Select, from the material below, each line with "this" in it.

=== Given data ===

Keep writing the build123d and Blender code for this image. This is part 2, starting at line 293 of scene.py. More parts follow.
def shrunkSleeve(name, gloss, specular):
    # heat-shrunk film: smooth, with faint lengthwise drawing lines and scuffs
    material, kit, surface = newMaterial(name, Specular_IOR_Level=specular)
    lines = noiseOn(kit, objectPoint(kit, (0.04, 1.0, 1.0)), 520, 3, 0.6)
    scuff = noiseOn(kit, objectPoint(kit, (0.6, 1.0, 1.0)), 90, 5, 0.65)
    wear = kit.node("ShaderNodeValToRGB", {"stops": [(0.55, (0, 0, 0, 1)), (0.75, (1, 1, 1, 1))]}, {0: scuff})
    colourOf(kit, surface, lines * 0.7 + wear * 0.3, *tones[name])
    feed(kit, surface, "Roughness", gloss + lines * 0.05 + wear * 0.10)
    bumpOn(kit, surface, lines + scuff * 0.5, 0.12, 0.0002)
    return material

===
=== Given data ===

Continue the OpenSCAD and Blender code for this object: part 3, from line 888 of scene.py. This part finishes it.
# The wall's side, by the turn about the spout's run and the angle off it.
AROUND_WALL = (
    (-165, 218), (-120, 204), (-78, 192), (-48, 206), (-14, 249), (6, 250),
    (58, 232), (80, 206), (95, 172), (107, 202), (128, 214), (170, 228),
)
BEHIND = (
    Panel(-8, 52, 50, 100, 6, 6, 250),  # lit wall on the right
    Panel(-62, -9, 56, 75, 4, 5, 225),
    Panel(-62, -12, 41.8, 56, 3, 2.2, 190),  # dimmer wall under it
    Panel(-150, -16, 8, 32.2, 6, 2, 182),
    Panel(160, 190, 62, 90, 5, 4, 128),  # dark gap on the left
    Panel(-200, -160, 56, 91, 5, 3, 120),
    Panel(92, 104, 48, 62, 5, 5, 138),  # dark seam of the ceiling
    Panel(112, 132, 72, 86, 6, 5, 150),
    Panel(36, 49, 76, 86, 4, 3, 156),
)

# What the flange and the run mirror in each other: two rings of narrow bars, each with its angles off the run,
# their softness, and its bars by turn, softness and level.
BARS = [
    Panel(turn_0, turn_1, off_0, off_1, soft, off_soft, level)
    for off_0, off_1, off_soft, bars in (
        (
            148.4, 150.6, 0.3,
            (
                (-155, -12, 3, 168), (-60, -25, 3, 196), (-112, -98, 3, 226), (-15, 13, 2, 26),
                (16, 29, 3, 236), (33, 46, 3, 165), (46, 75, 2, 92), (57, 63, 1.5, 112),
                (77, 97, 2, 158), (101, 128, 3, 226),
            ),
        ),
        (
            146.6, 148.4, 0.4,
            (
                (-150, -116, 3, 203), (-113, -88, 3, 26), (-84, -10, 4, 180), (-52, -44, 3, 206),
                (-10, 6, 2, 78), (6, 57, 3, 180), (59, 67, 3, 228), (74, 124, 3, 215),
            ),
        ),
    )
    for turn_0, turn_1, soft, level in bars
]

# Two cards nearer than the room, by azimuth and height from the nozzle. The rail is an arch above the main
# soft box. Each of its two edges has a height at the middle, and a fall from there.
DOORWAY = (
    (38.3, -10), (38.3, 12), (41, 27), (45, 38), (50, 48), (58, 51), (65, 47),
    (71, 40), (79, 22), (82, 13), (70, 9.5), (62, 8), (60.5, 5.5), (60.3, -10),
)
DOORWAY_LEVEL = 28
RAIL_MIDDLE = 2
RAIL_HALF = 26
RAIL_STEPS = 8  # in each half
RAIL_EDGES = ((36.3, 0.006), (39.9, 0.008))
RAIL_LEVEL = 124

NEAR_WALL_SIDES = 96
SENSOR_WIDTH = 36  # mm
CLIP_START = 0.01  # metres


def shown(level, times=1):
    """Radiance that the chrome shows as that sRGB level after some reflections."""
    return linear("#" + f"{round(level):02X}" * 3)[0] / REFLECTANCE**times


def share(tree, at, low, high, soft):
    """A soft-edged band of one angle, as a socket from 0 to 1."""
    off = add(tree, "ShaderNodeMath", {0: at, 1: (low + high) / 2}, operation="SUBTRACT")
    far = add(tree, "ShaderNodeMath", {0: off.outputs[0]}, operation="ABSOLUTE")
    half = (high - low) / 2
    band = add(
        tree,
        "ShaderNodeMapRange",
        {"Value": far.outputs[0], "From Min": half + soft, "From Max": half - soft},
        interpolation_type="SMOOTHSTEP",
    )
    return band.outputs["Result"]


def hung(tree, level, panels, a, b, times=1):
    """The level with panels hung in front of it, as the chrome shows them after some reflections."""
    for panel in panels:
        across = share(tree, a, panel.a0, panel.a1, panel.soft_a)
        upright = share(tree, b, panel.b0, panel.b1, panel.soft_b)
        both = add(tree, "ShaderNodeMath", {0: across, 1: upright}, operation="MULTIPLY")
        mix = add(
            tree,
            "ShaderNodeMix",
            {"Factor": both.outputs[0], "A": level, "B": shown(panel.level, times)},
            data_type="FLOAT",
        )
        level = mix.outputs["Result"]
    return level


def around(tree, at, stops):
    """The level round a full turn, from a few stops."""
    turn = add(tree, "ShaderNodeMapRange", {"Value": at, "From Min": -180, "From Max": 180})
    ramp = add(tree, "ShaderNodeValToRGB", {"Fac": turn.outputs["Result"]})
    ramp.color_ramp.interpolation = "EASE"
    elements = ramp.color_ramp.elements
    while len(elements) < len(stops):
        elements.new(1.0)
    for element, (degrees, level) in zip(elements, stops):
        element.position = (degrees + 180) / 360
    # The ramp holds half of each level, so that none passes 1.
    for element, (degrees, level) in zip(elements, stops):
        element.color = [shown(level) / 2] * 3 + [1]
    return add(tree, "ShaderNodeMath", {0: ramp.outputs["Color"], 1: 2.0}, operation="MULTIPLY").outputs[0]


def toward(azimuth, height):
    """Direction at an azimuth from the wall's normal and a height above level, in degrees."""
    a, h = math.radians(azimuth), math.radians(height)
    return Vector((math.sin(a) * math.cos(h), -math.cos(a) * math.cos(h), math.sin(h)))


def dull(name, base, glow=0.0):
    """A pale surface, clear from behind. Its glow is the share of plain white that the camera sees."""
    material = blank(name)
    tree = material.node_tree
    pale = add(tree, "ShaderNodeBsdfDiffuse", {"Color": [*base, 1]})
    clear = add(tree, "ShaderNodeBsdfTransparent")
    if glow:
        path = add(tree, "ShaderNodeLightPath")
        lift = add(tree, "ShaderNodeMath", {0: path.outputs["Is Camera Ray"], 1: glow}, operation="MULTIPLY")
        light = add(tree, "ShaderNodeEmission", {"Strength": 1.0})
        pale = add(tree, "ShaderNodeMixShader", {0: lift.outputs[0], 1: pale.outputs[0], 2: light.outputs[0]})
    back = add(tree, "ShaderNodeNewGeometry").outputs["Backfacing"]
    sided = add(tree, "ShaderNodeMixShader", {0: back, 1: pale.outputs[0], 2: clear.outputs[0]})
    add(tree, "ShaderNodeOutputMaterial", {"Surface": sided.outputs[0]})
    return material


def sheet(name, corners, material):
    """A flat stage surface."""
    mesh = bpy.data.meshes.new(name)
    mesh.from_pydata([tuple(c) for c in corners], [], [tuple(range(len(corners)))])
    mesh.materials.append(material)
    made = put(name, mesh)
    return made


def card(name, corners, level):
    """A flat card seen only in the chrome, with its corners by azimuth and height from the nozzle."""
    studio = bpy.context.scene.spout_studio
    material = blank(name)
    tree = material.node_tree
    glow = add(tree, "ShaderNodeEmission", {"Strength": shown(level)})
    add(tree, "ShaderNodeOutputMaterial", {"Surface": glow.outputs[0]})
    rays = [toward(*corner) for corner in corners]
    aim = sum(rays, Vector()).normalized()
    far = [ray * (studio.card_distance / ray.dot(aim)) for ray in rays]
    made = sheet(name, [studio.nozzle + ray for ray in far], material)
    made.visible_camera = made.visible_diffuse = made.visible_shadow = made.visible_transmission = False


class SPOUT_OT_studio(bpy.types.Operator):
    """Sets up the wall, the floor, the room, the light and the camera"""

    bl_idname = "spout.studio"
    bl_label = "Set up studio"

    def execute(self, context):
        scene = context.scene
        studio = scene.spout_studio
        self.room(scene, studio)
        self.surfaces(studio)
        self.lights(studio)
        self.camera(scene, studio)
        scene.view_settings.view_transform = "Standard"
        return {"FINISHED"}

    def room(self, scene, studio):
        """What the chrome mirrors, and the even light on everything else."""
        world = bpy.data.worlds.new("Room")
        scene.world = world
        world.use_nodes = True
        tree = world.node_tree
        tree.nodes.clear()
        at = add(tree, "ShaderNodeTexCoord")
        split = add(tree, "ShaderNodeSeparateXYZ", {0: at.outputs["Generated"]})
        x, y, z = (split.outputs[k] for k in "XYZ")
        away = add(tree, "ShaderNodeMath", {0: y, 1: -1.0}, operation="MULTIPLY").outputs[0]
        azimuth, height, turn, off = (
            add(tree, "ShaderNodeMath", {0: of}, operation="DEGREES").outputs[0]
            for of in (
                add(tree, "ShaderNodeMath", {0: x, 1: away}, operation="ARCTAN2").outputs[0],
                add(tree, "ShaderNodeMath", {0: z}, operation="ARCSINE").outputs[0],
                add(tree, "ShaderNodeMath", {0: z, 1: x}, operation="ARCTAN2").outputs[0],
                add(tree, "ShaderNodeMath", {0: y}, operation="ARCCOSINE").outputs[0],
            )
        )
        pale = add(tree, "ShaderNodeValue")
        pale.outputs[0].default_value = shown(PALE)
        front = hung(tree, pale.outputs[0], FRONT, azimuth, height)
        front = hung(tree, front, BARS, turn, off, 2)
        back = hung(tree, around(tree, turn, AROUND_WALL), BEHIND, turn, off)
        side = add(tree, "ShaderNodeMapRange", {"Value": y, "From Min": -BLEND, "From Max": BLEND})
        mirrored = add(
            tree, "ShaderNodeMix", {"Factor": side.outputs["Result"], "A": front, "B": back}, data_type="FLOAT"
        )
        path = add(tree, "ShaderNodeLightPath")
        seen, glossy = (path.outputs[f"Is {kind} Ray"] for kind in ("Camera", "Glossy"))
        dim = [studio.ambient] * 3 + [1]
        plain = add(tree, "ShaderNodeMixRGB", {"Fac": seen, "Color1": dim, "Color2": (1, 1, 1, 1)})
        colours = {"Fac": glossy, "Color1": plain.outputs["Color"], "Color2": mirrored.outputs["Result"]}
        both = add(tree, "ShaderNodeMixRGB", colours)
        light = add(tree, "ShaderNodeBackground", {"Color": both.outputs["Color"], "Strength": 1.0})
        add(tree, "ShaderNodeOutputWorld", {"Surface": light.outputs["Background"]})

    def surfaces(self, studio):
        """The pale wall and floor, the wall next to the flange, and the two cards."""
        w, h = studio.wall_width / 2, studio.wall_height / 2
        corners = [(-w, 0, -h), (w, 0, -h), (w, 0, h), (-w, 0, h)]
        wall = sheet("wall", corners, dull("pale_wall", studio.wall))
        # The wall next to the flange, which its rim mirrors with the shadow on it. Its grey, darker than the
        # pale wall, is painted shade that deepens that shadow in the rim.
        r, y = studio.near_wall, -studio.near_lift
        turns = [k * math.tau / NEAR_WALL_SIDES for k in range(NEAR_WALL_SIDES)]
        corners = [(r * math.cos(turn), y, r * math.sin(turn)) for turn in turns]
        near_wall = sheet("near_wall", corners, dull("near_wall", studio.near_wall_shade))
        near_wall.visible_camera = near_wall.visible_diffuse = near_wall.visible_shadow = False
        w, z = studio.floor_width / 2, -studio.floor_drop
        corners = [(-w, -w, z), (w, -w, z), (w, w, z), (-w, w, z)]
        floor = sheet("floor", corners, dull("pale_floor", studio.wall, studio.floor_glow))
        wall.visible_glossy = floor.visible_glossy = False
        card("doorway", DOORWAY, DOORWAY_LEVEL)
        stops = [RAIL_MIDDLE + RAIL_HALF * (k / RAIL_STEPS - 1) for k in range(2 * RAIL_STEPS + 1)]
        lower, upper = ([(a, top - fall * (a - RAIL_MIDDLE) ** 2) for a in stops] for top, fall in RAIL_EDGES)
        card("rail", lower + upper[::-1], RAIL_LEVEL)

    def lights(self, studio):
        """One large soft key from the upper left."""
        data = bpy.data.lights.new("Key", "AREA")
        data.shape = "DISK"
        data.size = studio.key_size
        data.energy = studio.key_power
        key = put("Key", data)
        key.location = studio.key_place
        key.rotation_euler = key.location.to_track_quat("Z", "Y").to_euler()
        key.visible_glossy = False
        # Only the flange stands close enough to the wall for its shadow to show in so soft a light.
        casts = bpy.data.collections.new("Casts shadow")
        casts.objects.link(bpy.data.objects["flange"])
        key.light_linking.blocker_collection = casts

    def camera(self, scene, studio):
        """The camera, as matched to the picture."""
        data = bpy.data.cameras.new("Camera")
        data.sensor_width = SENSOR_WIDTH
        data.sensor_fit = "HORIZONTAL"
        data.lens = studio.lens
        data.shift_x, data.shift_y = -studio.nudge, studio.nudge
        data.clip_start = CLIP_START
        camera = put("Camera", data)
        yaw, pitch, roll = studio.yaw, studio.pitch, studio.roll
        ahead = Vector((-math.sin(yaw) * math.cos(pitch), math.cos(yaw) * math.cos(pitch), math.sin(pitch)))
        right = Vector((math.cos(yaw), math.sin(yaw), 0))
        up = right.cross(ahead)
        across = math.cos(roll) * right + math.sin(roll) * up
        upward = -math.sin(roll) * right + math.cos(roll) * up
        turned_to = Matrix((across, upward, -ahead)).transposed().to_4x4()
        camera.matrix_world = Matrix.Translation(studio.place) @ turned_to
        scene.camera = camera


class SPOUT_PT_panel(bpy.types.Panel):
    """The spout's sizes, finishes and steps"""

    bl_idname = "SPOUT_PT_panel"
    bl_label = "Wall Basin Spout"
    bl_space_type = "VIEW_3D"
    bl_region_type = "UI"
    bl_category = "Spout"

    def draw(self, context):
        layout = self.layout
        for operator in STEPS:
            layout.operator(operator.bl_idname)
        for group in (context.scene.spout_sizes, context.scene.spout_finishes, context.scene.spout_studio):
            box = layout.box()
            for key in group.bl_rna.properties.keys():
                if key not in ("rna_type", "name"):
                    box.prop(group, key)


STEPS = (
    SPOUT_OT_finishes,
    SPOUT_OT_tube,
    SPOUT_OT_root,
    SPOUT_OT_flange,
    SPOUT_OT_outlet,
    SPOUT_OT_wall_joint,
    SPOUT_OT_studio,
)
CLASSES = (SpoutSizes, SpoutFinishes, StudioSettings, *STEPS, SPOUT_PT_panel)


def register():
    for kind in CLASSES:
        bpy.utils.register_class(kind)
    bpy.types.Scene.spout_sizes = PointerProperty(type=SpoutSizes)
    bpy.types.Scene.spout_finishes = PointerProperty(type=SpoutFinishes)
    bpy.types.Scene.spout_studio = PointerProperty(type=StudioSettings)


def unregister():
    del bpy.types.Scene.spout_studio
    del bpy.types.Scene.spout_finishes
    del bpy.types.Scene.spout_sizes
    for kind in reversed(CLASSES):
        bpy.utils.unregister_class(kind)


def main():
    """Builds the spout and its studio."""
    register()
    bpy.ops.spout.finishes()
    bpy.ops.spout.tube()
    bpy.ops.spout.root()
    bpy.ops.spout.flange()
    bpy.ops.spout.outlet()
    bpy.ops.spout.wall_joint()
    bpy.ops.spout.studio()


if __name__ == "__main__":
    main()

===

# Exercise solution
Keep writing the build123d and Blender code for this image. This is part 2, starting at line 293 of scene.py. More parts follow.
Continue the OpenSCAD and Blender code for this object: part 3, from line 888 of scene.py. This part finishes it.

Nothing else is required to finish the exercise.